# Satellite Supports EAS, But Weary of Mandates



## Chris Blount (Jun 22, 2001)

Satellite radio is willing to support the nationwide Emergency Alert System (EAS) but on a voluntary basis only, while one DBS provider said it's inappropriate for mandates requiring satellite TV delivery of local and regional emergency information, stated filings made at the Federal Communications Commission this week.

EchoStar told the FCC in its reply comments that it does not have the capability of receiving, processing and relaying alerts to and from local emergency areas, "and the difficulties of obtaining this capability are likely insurmountable," the satellite TV company said.

EchoStar said it will continue to work with the Media Security and Reliability Council to help address emergency communications needs. "It would not, however, be appropriate for the commission to mandate DBS participation in the EAS system on a state or local level, as the burdens associated with implementation would outweigh any benefit," the company said.

XM and Sirius have told the FCC in the past they are committed to voluntarily providing subscribers with national EAS alerts as well as providing state and local alerts for regions covered by their respective traffic and weather channels. XM also pointed out in its reply comments filed this week that it has a separate public safety/emergency alert channel dedicated to providing information before, during and after disasters and emergencies.

While it has local traffic and weather services, Sirius said in its comments the service faces technological challenges in delivering some locally-specific EAS information, as well as regulatory hurdles concerning use of its terrestrial repeater network. Due to the limitations, the company proposed to distribute local and regional EAS messages via the text box normally containing channel name and programming as well as pre-empting relevant channels normally used for local traffic and weather to transmit emergency information.

In its reply comments, XM proposed use of satellite-based infrastructure as an additional complement to the current EAS system, noting that satellite radio would help mitigate failures or problems occurring throughout the EAS distribution chain. XM also said satellite radio "may be the only source of emergency information in rural and remote areas."

http://www.skyreport.com (Used with permission)


----------



## Mark Holtz (Mar 23, 2002)

Hmmmm.... doesn't both Dish and DirecTV send a data stream down each transponder? Based upon the location address, you could send down the subscriber ID along with the three-character EAS code and that gets displayed on the screen.

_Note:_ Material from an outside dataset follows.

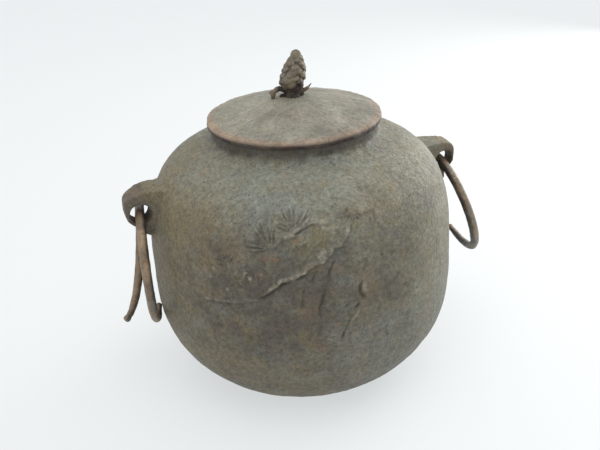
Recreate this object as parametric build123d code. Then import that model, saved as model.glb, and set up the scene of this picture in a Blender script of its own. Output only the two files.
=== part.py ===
"""Spoutless cast iron tea-ceremony kettle: a body with two cast lugs, a low conical lid with a
pine-cone knob, two loose open rings to carry it by, and sound plates on the inside of the base.

Millimetres, +Z up. The origin is on the floor under the middle of the base. The lugs are on the
X axis, their holes run along Y, and the decorated front faces -Y."""

from build123d import *
from math import cos, radians, sin
import os

# Body. Each outline point is a radius and a height; the wall is measured square to the outside.
BODY_OUTLINE = [(57.0, 0.0), (82.0, 7.5), (98.5, 22.0), (111.2, 41.0), (118.0, 62.0), (120.0, 100.0),
                (119.6, 127.0), (116.6, 149.0), (108.4, 170.0), (92.8, 185.6), (75.5, 193.0)]
WALL = 3.4
NECK_RADIUS = 64.4
NECK_LOW = 201.5
NECK_TOP = 209.2
MOUTH_RADIUS = 57.2
INNER_FLOOR = 4.6
INNER_FLOOR_RADIUS = 58.0

# Lugs, given for the one on +X. The ring's hole runs along Y.
HOLE_X = 126.9
HOLE_Z = 155.0
HOLE_RADIUS = 7.4
HOLE_MOUTH_CHAMFER = 1.6
LUG_ROOT_X = 106.0
LUG_TIP_X = 141.5
LUG_TOP_Z = 171.0
LUG_LOW_Z = 141.2
LUG_ROOT_Z = 133.5
LUG_ROOT_WIDTH = 25.0
LUG_HOLE_WIDTH = 15.0
LUG_TIP_WIDTH = 9.0

# Lid: a low cone on a flat seat, with a locating ring inside the mouth.
LID_RADIUS = 66.2
LID_EDGE = 3.9
LID_RISE = 14.6
LID_CURVE = 1.25
LID_WALL = 3.6
LID_TOP_FLAT = 7.5
LOCATOR_OUTER = 56.5
LOCATOR_WIDTH = 3.2
LOCATOR_DEPTH = 6.0

# Knob: a pine cone on a foot, with a twig to each side and a tang riveted under the lid.
KNOB_HEIGHT = 34.5
FOOT_RADIUS = 6.2
FOOT_WAIST = 4.2
CONE_OUTLINE = [(5.0, 6.2), (9.6, 8.6), (10.8, 14.5), (10.5, 19.0), (8.9, 25.0), (5.4, 30.8), (2.6, 33.6)]
TANG_RADIUS = 3.0
TANG_HOLE_RADIUS = 3.1
WASHER_RADIUS = 8.5
WASHER_THICKNESS = 1.4
RIVET_RADIUS = 4.8
RIVET_HEIGHT = 1.6
TWIG_RADIUS = 1.8
TWIG_TURN = -17.3

# Rings: open, and thinner towards their two ends, which are pulled apart sideways.
RING_RADIUS = 44.6
RING_HALF_ANGLE = 193.0
RING_WIRE = 3.6
RING_WIRE_END = 2.1
RING_SECTIONS = 19

# How far each ring is bent out of its plane along its length: the plain, squared and cubed parts.
RING_BEND = {"ring_left": (9.5, -8.1, 3.1), "ring_right": (18.0, -4.3, -13.0)}

# How each ring hangs: the lug's side, the height of its middle line in the hole, the angle along the
# ring that is in the hole, and the ring's swing about Y, turn about Z and lean about X.
RING_REST = {
    "ring_left": {"side": -1, "height": 152.6, "contact": 7.8, "swing": -0.9, "turn": -11.4, "lean": 6.3},
    "ring_right": {"side": 1, "height": 153.0, "contact": -5.3, "swing": -14.6, "turn": -9.0, "lean": 11.0},
}

# Sound plates: thin iron plates fixed flat to the inside of the base.
PLATE_LENGTH = 26.0
PLATE_WIDTH = 17.0
PLATE_THICKNESS = 1.5
PLATE_CIRCLE = 27.0
PLATE_COUNT = 3
PLATE_CORNER = 3.0

LID_SEAT = NECK_TOP
LID_EDGE_TOP = LID_SEAT + LID_EDGE
LID_TOP = LID_EDGE_TOP + LID_RISE
LID_UNDER = LID_TOP - LID_WALL


def turned(edges):
    """The solid that a closed outline in the XZ plane makes when it is turned about Z."""
    face = make_face(edges)
    return revolve(Plane.XZ * face, axis=Axis.Z)


def inward(points, depth):
    """The points of an outline moved square to it, towards the axis side, by a depth."""
    moved = []
    for index, (radius, height) in enumerate(points):
        before = points[max(index - 1, 0)]
        after = points[min(index + 1, len(points) - 1)]
        run = Vector(after[0] - before[0], after[1] - before[1]).normalized()
        moved.append((radius - depth * run.Y, height + depth * run.X))
    return moved


def body_outside():
    """The body as if it were solid, with its neck."""
    skin = Spline(*BODY_OUTLINE)
    sweep_up = Bezier(BODY_OUTLINE[-1], (NECK_RADIUS + 3.6, NECK_LOW - 5.6), (NECK_RADIUS, NECK_LOW - 4.0),
                      (NECK_RADIUS, NECK_LOW))
    rest = Polyline((NECK_RADIUS, NECK_LOW), (NECK_RADIUS, NECK_TOP), (0, NECK_TOP), (0, 0), BODY_OUTLINE[0])
    return turned([skin, sweep_up, rest])


def body_hollow():
    """The space inside the body, up through the mouth."""
    wall = [(INNER_FLOOR_RADIUS, INNER_FLOOR)] + inward(BODY_OUTLINE, WALL)[1:]
    sweep_up = Bezier(wall[-1], (MOUTH_RADIUS + 5.0, wall[-1][1] + 3.6), (MOUTH_RADIUS, NECK_LOW - 5.0),
                      (MOUTH_RADIUS, NECK_LOW))
    rest = Polyline((MOUTH_RADIUS, NECK_LOW), (MOUTH_RADIUS, NECK_TOP + 1), (0, NECK_TOP + 1),
                    (0, INNER_FLOOR), wall[0])
    return turned([Spline(*wall), sweep_up, rest])


def lug():
    """The lug on +X: its side view cut to a plan that narrows to a rounded tip."""
    side = make_face([
        Line((LUG_ROOT_X, LUG_TOP_Z), (HOLE_X + 2, LUG_TOP_Z)),
        ThreePointArc((HOLE_X + 2, LUG_TOP_Z), (LUG_TIP_X, HOLE_Z + 2), (HOLE_X + 3, LUG_LOW_Z)),
        Polyline((HOLE_X + 3, LUG_LOW_Z), (LUG_ROOT_X + 8, LUG_ROOT_Z), (LUG_ROOT_X, LUG_ROOT_Z),
                 (LUG_ROOT_X, LUG_TOP_Z)),
    ])
    block = extrude(Plane.XZ * side, amount=LUG_ROOT_WIDTH, both=True)
    plan = Polyline(
        (LUG_ROOT_X, LUG_ROOT_WIDTH / 2), (HOLE_X - 8, LUG_ROOT_WIDTH / 2 - 2), (HOLE_X, LUG_HOLE_WIDTH / 2),
        (LUG_TIP_X, LUG_TIP_WIDTH / 2), (LUG_TIP_X, -LUG_TIP_WIDTH / 2), (HOLE_X, -LUG_HOLE_WIDTH / 2),
        (HOLE_X - 8, -LUG_ROOT_WIDTH / 2 + 2), (LUG_ROOT_X, -LUG_ROOT_WIDTH / 2), close=True,
    )
    column = extrude(Pos(0, 0, LUG_ROOT_Z - 1) * make_face(plan), amount=LUG_TOP_Z - LUG_ROOT_Z + 2)
    return block & column


def lug_hole():
    """The hole for the ring, opened out at both faces."""
    reach = LUG_HOLE_WIDTH / 2
    through = Cylinder(HOLE_RADIUS, 3 * LUG_ROOT_WIDTH)
    mouth = Cone(HOLE_RADIUS, HOLE_RADIUS + 3 * HOLE_MOUTH_CHAMFER, 3 * HOLE_MOUTH_CHAMFER)
    far = Pos(0, 0, reach + HOLE_MOUTH_CHAMFER / 2) * mouth
    cutter = through + far + Rot(180, 0, 0) * far
    return Pos(HOLE_X, 0, HOLE_Z) * Rot(90, 0, 0) * cutter


def kettle_body():
    one_lug = lug()
    solid = body_outside() + one_lug + Rot(0, 0, 180) * one_lug
    hole = lug_hole()
    return solid - body_hollow() - hole - Rot(0, 0, 180) * hole


def lid_height(radius):
    """How high the lid's upper face is at a radius."""
    return LID_EDGE_TOP + LID_RISE * (1 - (radius / LID_RADIUS) ** LID_CURVE)


def lid():
    radii = [LID_RADIUS - 0.8, 50.0, 30.0, LID_TOP_FLAT]
    upper = [(radius, lid_height(radius)) for radius in radii]
    inner = LOCATOR_OUTER - LOCATOR_WIDTH
    under_radii = [inner, 38.0, 22.0, WASHER_RADIUS + 1]
    under = [(radius, min(lid_height(radius) - LID_WALL, LID_UNDER)) for radius in under_radii]
    edges = [
        Spline(*upper),
        Polyline(upper[-1], (TANG_HOLE_RADIUS, upper[-1][1]), (TANG_HOLE_RADIUS, under[-1][1]), under[-1]),
        Spline(*under),
        Polyline(under[0], (inner, LID_SEAT - LOCATOR_DEPTH), (LOCATOR_OUTER, LID_SEAT - LOCATOR_DEPTH),
                 (LOCATOR_OUTER, LID_SEAT), (LID_RADIUS - 0.6, LID_SEAT), (LID_RADIUS, LID_SEAT + 0.6),
                 (LID_RADIUS, LID_EDGE_TOP - 0.8), upper[0]),
    ]
    return turned(edges)


def twig(points):
    """A bent twig through three points, round in section."""
    path = ThreePointArc(*points)
    start = path @ 0
    section = Plane(start, z_dir=path % 0) * Circle(TWIG_RADIUS)
    return sweep(section, path=path)


def lid_knob():
    """Pine cone, foot, tang and both twigs, cast in one."""
    seat = lid_height(LID_TOP_FLAT)
    below = lid_height(WASHER_RADIUS + 1) - LID_WALL - WASHER_THICKNESS
    outline = [(radius, seat + height) for radius, height in CONE_OUTLINE]
    cone = turned([
        Spline(*outline, (0, seat + KNOB_HEIGHT)),
        Polyline((0, seat + KNOB_HEIGHT), (0, below - RIVET_HEIGHT), (RIVET_RADIUS - 1, below - RIVET_HEIGHT),
                 (RIVET_RADIUS, below), (TANG_RADIUS, below), (TANG_RADIUS, seat), (FOOT_RADIUS, seat),
                 (FOOT_WAIST, seat + 3.5), outline[0]),
    ])
    long_twig = twig([(-1.0, 0, seat + 4.2), (-12.0, 0, seat + 5.2), (-18.5, 0, seat + 0.6)])
    short_twig = twig([(1.0, 0, seat + 3.4), (8.0, 0, seat + 4.2), (14.0, 0, seat + 7.2)])
    return cone + Rot(0, 0, TWIG_TURN) * (long_twig + short_twig)


def knob_washer():
    top = lid_height(WASHER_RADIUS + 1) - LID_WALL
    disc = Cylinder(WASHER_RADIUS, WASHER_THICKNESS, align=(Align.CENTER, Align.CENTER, Align.MAX))
    bore = Cylinder(TANG_HOLE_RADIUS, 3 * WASHER_THICKNESS)
    return Pos(0, 0, top) * (disc - bore)


def ring_point(angle, bend):
    """A point on the ring's middle line before it is hung, by its angle in degrees from the top."""
    turn = radians(angle)
    share = angle / RING_HALF_ANGLE
    aside = bend[0] * share + bend[1] * share ** 2 + bend[2] * share ** 3
    return Vector(aside, -RING_RADIUS * sin(turn), -RING_RADIUS * (1 - cos(turn)))


def ring_wire(angle):
    """The ring's thickness, as a radius, at an angle."""
    return RING_WIRE_END + (RING_WIRE - RING_WIRE_END) * (1 - abs(angle / RING_HALF_ANGLE) ** 6)


def open_ring(bend):
    """The ring as bent, with the middle of its top at the origin."""
    step = 2 * RING_HALF_ANGLE / (RING_SECTIONS - 1)
    sections = []
    for index in range(RING_SECTIONS):
        angle = -RING_HALF_ANGLE + index * step
        along = ring_point(angle + 0.5, bend) - ring_point(angle - 0.5, bend)
        across = Vector(1, 0, 0) - along * (along.X / along.dot(along))
        spot = Plane(ring_point(angle, bend), x_dir=across, z_dir=along)
        sections.append(spot * Circle(ring_wire(angle)))
    return loft(sections)


def hung_ring(bend, side, height, contact, swing, turn, lean):
    """The ring hung in its lug's hole."""
    level = Rot(-contact, 0, 0) * Pos(-ring_point(contact, bend))
    placed = Rot(0, swing, 0) * Rot(lean, 0, 0) * Rot(0, 0, turn) * level
    return Pos(side * HOLE_X, 0, height) * placed * open_ring(bend)


def sound_plate(index):
    """One sound plate, lying on the inner floor square to the middle of the base."""
    blank = RectangleRounded(PLATE_WIDTH, PLATE_LENGTH, PLATE_CORNER)
    plate = extrude(Pos(PLATE_CIRCLE, 0, INNER_FLOOR) * blank, amount=PLATE_THICKNESS)
    return Rot(0, 0, 90 + index * 360 / PLATE_COUNT) * plate


def main():
    os.makedirs("parts", exist_ok=True)
    pieces = {"kettle_body": kettle_body(), "lid": lid(), "lid_knob": lid_knob(), "knob_washer": knob_washer()}
    for name, rest in RING_REST.items():
        pieces[name] = hung_ring(RING_BEND[name], **rest)
    for index in range(PLATE_COUNT):
        pieces[f"sound_plate_{index + 1}"] = sound_plate(index)
    for name, piece in pieces.items():
        piece.label = name
        export_step(piece, f"parts/{name}.step")
        print(name, "solids", len(piece.solids()), "volume", round(piece.volume), "valid", piece.is_valid)


main()
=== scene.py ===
"""Looks of a cast iron tea-ceremony kettle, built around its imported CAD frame.

The shapes are worked out in millimetres in the CAD frame, with +Z up and the decorated front near -Y,
and every mesh is scaled to metres when it is made. Five pieces are made here: the body casting with
its pine-tree relief, the lid, the pine-cone knob and the two forged rings. The washer under the lid
and the sound plates inside the base stay as CAD and only get a better material."""

import math

import bpy
import numpy as np
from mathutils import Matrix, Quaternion, Vector


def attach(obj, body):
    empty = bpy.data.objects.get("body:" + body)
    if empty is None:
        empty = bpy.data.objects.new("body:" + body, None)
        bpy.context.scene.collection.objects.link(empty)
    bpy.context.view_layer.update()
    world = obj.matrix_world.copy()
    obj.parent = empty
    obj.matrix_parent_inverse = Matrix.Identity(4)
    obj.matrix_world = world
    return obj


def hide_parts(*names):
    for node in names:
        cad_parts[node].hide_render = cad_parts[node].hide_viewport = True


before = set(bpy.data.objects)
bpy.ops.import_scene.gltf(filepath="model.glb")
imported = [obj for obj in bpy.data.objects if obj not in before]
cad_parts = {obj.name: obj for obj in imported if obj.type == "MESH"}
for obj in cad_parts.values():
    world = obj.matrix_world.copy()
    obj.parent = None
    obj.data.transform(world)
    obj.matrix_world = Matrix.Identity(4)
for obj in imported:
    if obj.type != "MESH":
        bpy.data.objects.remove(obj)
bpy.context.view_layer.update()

MM = 0.001
FRONT_TURN = -17.3          # degrees about Z from -Y to the middle of the decorated front
RIGHT = (0.955, -0.297)     # X and Y of the way to the right across that front

# Body, as in the CAD: radius and height of its outside, from the edge of the flat base to the neck.
BODY_OUTLINE = [(57.0, 0.0), (82.0, 7.5), (98.5, 22.0), (111.2, 41.0), (118.0, 62.0), (120.0, 100.0),
                (119.6, 127.0), (116.6, 149.0), (108.4, 170.0), (92.8, 185.6), (75.5, 193.0)]
WALL = 3.4
NECK_RADIUS = 64.4
NECK_LOW = 201.5
NECK_TOP = 209.2
MOUTH_RADIUS = 57.2
INNER_FLOOR = 4.6
INNER_FLOOR_RADIUS = 58.0
INNER_GAP = 3.4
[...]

I seem to have asked about this in 2002. 

Of course, you could also purchase a halfway decent weather reason with EAS activation.


----------



## ddobson (Nov 25, 2003)

I'm not anti government but might sound like it here guys..

First Satellite was not allowed to broadcast any localized content because it made for "unfair" competition for AM/FM station. 

Now they are trying to MANDATE that they broadcast local information?

Can't have it both ways guys. Either let them broadcast local content or don't... 

I think it's insane to say they can't broadcast certain channels via terrestrial signal to localized areas and then on the other hand, 

"WELL IT'S OK AS LONG AS IT IS THE SPECIFIC CONTENT WE WANT YOU TO BROADCAST"

Shheeeeezzzzz


----------



## Paul Secic (Dec 16, 2003)

ddobson said:


> I'm not anti government but might sound like it here guys..
> 
> First Satellite was not allowed to broadcast any localized content because it made for "unfair" competition for AM/FM station.
> 
> ...


The local channels handle EAS don't they? The FCC seems to be nit Picking here. The NYC stations broadcast severe local weather alerts, and I see them.


----------



## wkomorow (Apr 22, 2002)

My understanding is that the EAS requirement would not be limited to local stations, but would be a scrawl on every channel within a specific region. The idea being that you might not be watching a local channel. This would indeed make it difficult for either Echostar of DirectTV, whereas it would be fairly simple for cable. I am not certain how satellite radio will handle this beyond their regionals weather and traffic stations.



Paul Secic said:


> The local channels handle EAS don't they? The FCC seems to be nit Picking here. The NYC stations broadcast severe local weather alerts, and I see them.


----------



## Dax (May 15, 2004)

Don't even get me started on this one. I live in the midwest, and I already have to spend an excessive amount of time viewing my network channels with weather maps, tornado warnings, and school closings on the screen. One drop of rain, anywhere in the viewing area, and it becomes a competition between the local affiliates to get the word out.

And it's not just weather, which arguably can be considered an emergency at times. But I've seen them interrupt the last few minutes of a program for some local news or sporting event - ten minutes before regular news time! 

Weather related school closings are the most infuriating. First of all it's hardly an emergency. Second, there are numerous sources for the information. Third, save it for news time. Each station broadcasts local news at least four times a day. They'd get more viewers if people had to tune in for school closing information. But when the information is being shown all evening during prime time programming, why bother. And it's not just a little crawler down at the bottom of the screen. Generally, they reduce the program to one quadrant of the screen, put their station ID in another, and run school closing information on half the screen. And it doesn't stop - except during commercials, of course.

Now if I could have access to distant network channels, I might have a chance of watching from some city where there isn't any bad weather. But no, the government says I'm not allowed to do that. It's unfair to the local affiliates. Meanwhile, local affiliates are monopolies of their respective networks. 

If the government succeeds in forcing satellite to bombard every channel with so called emergency information, I'll be in emergency due to excessive nosebleeds.


----------